Vague terms in the grant application process that has enabled departments to reassign ’community policing’ responsibilities to officers who were not hired within the program.

A small footnote in the report indicates that after police departments hire entry-level officers with COPS funds, they can “redeploy a commensurate number of experienced locally funded officers to community policing to satisfy the requirements of the grant.”

The suggested effect of this ’redeployment’ option is that officers hired to engage in community policing are not the actual officers that do so making it potentially easier for departments to creatively redistribute the federally funded monies.

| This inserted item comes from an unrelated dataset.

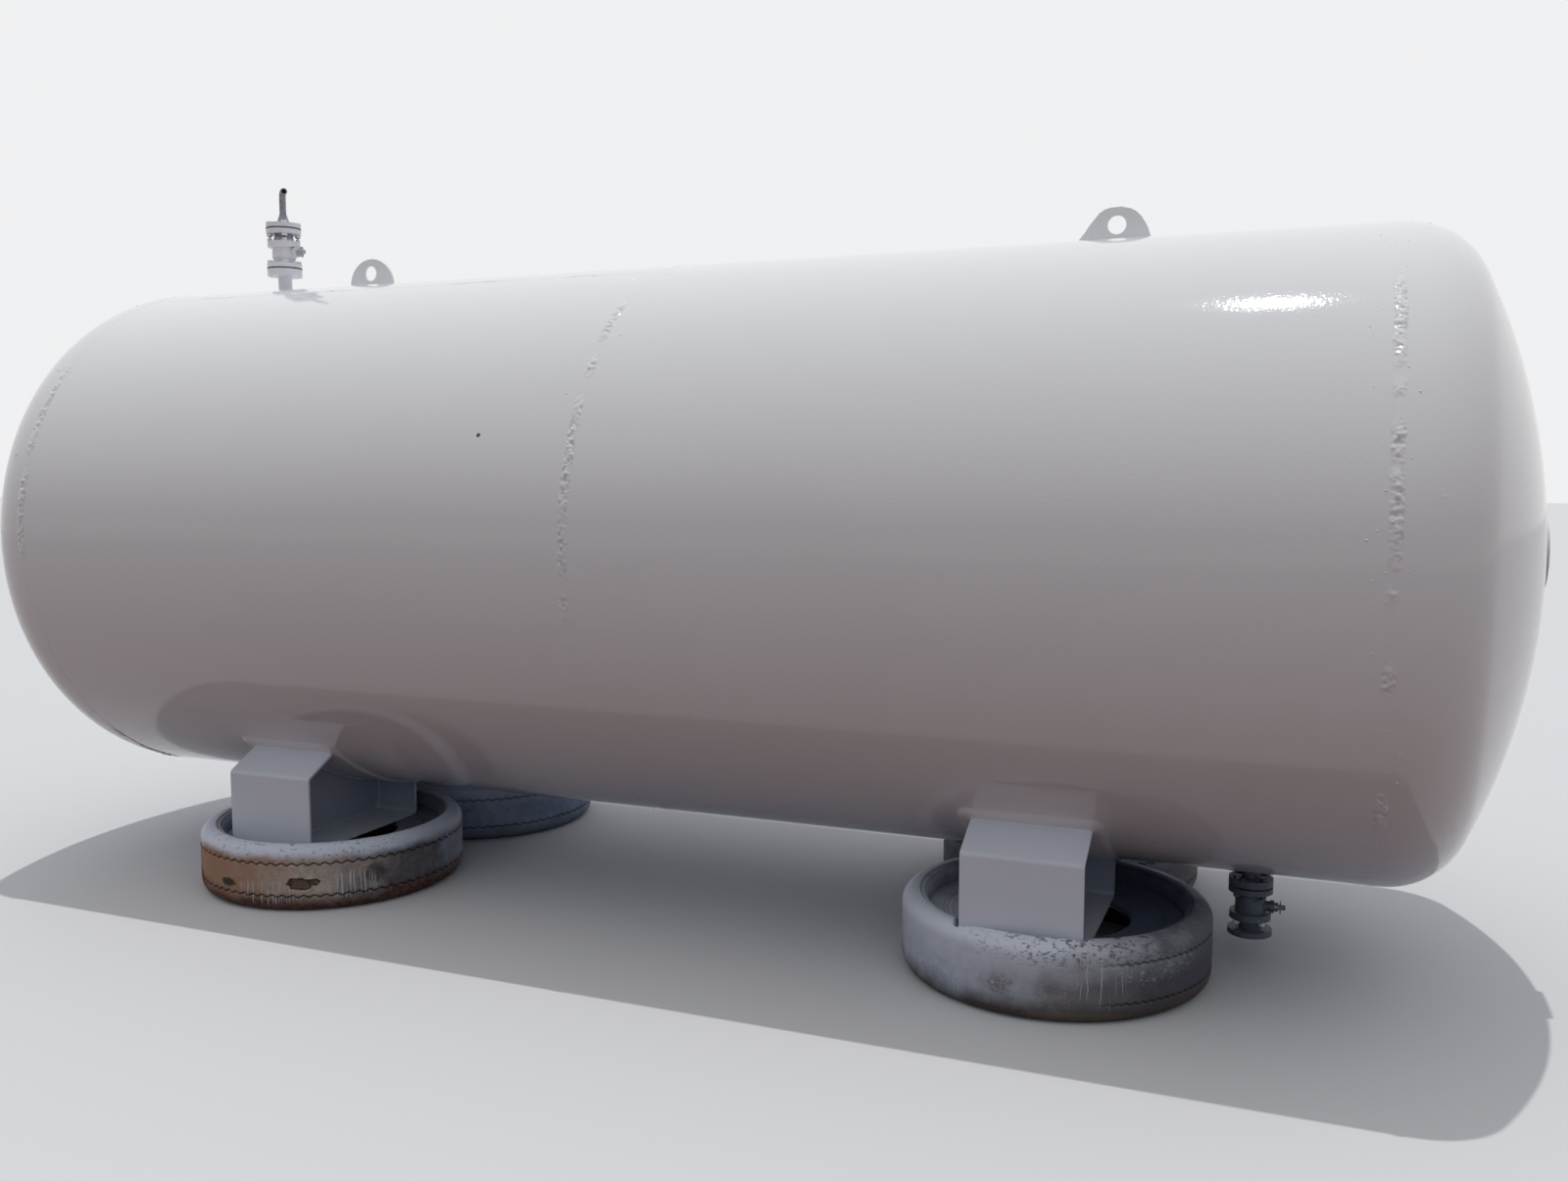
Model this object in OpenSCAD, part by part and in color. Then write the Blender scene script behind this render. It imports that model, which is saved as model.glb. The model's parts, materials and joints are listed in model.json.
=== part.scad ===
// Horizontal welded steel pressure tank. Two rolled courses and two dished ends stand on four
// folded plate legs, and each leg stands in a truck tyre that lies flat on the ground.
// Millimetres, +Z up. Origin: middle of the bounding box at ground level.
// Working frame of the modules: X from the middle girth weld, Y from the tank's axis
// (front is -Y), Z from the ground.

/* [Shell] */
// outside radius of the shell
shell_r = 1100; // [900:5:1300]
// plate thickness of the shell and the ends
wall_t = 10; // [6:1:20]
// length of one course, weld to weld
course_len = 2540; // [2000:10:3200]
// height of the shell's belly above the ground
belly_h = 330; // [300:5:500]
// straight flange of a dished end
flange_len = 25; // [10:1:60]
// crown radius of a dished end over the shell radius
crown_ratio = 2; // [1.6:0.05:2.2]
// knuckle radius of a dished end over the shell radius
knuckle_ratio = 0.24; // [0.15:0.01:0.35]

/* [Welds] */
// width of a girth weld's cap
weld_w = 30; // [12:1:50]
// height of a weld's cap over the plate
weld_h = 3.5; // [1:0.5:8]
// width of a lengthwise weld's cap
seam_w = 22; // [10:1:40]
// angle of a lengthwise weld from the top of the shell
seam_angle = 19.5; // [8:1:60]

/* [Lifting lugs] */
// distance of a lug's hole from the nearest end weld
lug_inset = 900; // [300:2:1400]
// radius of the lug's hole
lug_hole_r = 33; // [15:1:40]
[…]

Beyond manpower, concerns have also been raised about COPS funding going for such expenditures as unmanned aircraft systems, more commonly known as drones.

An inspector general report in September 2013 found that between 2004 and 2013 the department spent approximately $3.7 million on drones. Of that money, $1.2 million came from COPS and the Office of Justice Programs (OJP), starting under Mr. Bush and continuing under Mr. Obama.

To date, the use of the drones for has not proved effective in achieving federal goals, the inspector general concluded.

In Alabama, Gadsden police spent $150,000 on drone-related costs, but lost contact with its drone causing it to crash into a tree in 2009.

Police in Little Rock, Arkansas, spent $84,000 to purchase a drone in 2008, but had not still used the device as of 2013. In 2007, both police in Miami-Dade, Florida, and San Mateo, California, each received a $150,000 grant to purchase a drone. But Miami-Dade has still not used its drone, and San Mateo’s grant was rescinded after they declined to purchase one, the Instector General reported.

The report also indicated a more serious risk.

“It is also possible that the uncoordinated use of local UAS could interfere with federal surveillance,” the Inspector General warned.

“We found no evidence that OJP or COPS coordinated with or notified DOJ law enforcement components (FBI, DEA, USMS, and ATF) about UAS awards, either before or after the awards were made,” the report said.